Shirley is a health services professional who was fired for something she hadn’t done. She had been accused and fired on the spot with no investigation. Sitting with her, and hearing her long and wonderful career experience, it was hard to imagine she had committed the infraction. She wanted nothing more to do with her former employer and was determined to move on, but this type of firing stops people from getting hired again in their field. In interviews when asked why she left her last employer, she felt ashamed and tears would well up in her eyes.
We needed two things to help Shirley: corroboration that she did not do anything wrong, and a way to tell the story that jibed with her emotions so an interviewer would connect with her humanness and know at a gut level she was telling the truth. We came up with a list of people Shirley could contact. We had a plan for how to tell them what happened and to ask them for references. And we practiced telling the truth of the incident – her shock, dismay and resignation. She was prepared to say her references urged her to give their contact info to potential employers because they knew the incident never happened. Just one week later, Shirley had an interview, followed the strategy beautifully, and got the job!

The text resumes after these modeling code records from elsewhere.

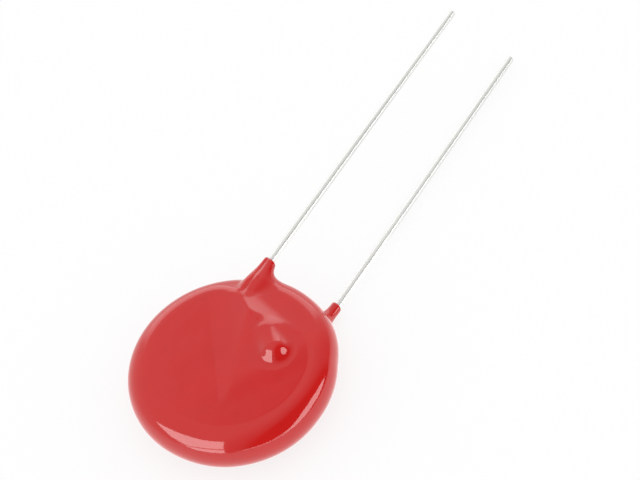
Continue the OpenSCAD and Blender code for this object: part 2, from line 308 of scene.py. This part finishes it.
def front_collar(p):
    """Two runs of coating side by side, with a crease between them."""
    beside = np.array([WIRE_RUN_DX, 0, 0])
    end = np.array([front_x, FRONT_MOUTH + PAST_MOUTH, front_z])
    wire_run = rod(p, end + beside, front_bend + beside, WIRE_RUN_R, WIRE_RUN_R)
    top, foot = (np.array([front_x + dx, y, front_z + dz]) for dx, y, dz in SIDE_RUN)
    side_run = rod(p, top, foot, SIDE_RUN_R, SIDE_RUN_R)
    return cut(smooth_min(wire_run, side_run, CREASE_K), p, front_x, FRONT_MOUTH)


def rear_collar(p):
    """One run of coating round the wire, wider at its foot."""
    end = np.array([rear_x, REAR_MOUTH + PAST_MOUTH, rear_z])
    run = rod(p, end, rear_bend, REAR_COLLAR_R, REAR_FOOT_R)
    return cut(run, p, rear_x, REAR_MOUTH)


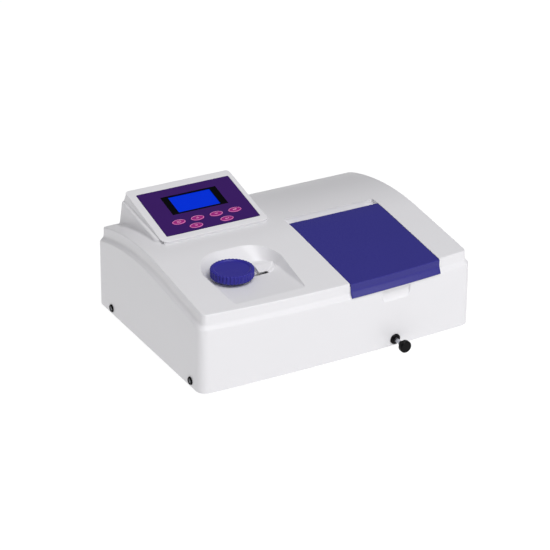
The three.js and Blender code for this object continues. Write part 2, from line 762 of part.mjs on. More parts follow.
// Knob of the pull rod: a thick disc with a collar towards the housing, drawn about Z and laid along -Y.
function pullKnob() {
  const disc = turned(
    [
      [0, 0],
      [PULL_KNOB_RADIUS - 1.2, 0],
      [PULL_KNOB_RADIUS, 1.2],
      [PULL_KNOB_RADIUS, 6.8],
      [PULL_KNOB_RADIUS - 1.2, 8],
      [4.4, 8],
      [4.2, 13.5],
      [0, 13.5],
    ],
    [0, 0],
    32,
  );
  const knob = disc.subtract(bar("z", ROD_RADIUS + GAP, [5.7, 20]));
  const geometry = toGeometry(knob);
  geometry.rotateX(-Math.PI / 2);
  geometry.translate(ROD_X, -FRONT_REACH, ROD_Z);
  return toSolid(geometry);
}
add("pull_knob", "black", pullKnob());

const wallFace = -HALF_DEPTH - FOOT_PLAN.bow - 0.7;
const escutcheon = cut(
  union(
    bar("y", 7.7, [wallFace - 2.6, wallFace - 0.1], [ROD_X, ROD_Z], 32),
    bar("y", 5.5, [wallFace - 1, -153], [ROD_X, ROD_Z]),
  ),
  bar("y", ROD_RADIUS + GAP, [-180, -140], [ROD_X, ROD_Z]),
);
add("rod_escutcheon", "black", escutcheon);

// ---------------------------------------------------------------- wavelength drive

function wavelengthKnob() {
  const fluteDepth = 1.3;
  const perFlute = 4;
  const count = KNOB_FLUTES * perFlute;
  const scallops = Array.from({ length: count }, (_, i) => {
    const radius = KNOB_RADIUS - fluteDepth * (0.5 - 0.5 * Math.cos((2 * Math.PI * i) / perFlute));
    const angle = (2 * Math.PI * i) / count;
    return [KNOB_AT[0] + radius * Math.cos(angle), KNOB_AT[1] + radius * Math.sin(angle)];
  });
  const top = KNOB_Z[1];
  const dishProfile = [[0, top - 1.8], [21, top - 1.5], [24.5, top], [24.5, top + 5], [0, top + 5]];
  const dish = turned(dishProfile, KNOB_AT, 48);
  const socket = bar("z", KNOB_SHAFT_RADIUS + GAP, [KNOB_Z[0] - 1, top - 3], KNOB_AT);
  return cut(prism("z", scallops, KNOB_Z), dish, socket);
}
add("wavelength_knob", "lid", wavelengthKnob());
add("knob_shaft", "steel", bar("z", KNOB_SHAFT_RADIUS, [93, KNOB_Z[1] - 3 - GAP], KNOB_AT));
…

In these three examples, confidence and self-honesty were key. These are hard to come by on one’s own, or even with friends. It takes an experienced coach to stand in conviction that this person is worthy of respect, and come up with a strategy that proves it.
There are some morals to these stories. First of all, don’t wait 18 months to get help! Second, your interests deserve respect. Find people who will respect them and you. And third, find a career counselor or coach who has experience with transition seekers like you. Have conversations with them until you find the one who will stand in conviction with you! Never give up. There is so much going on behind the scenes. Creative strategy can move mountains. You’ll see.
And pretty soon we’ll here you say, “I got the job!”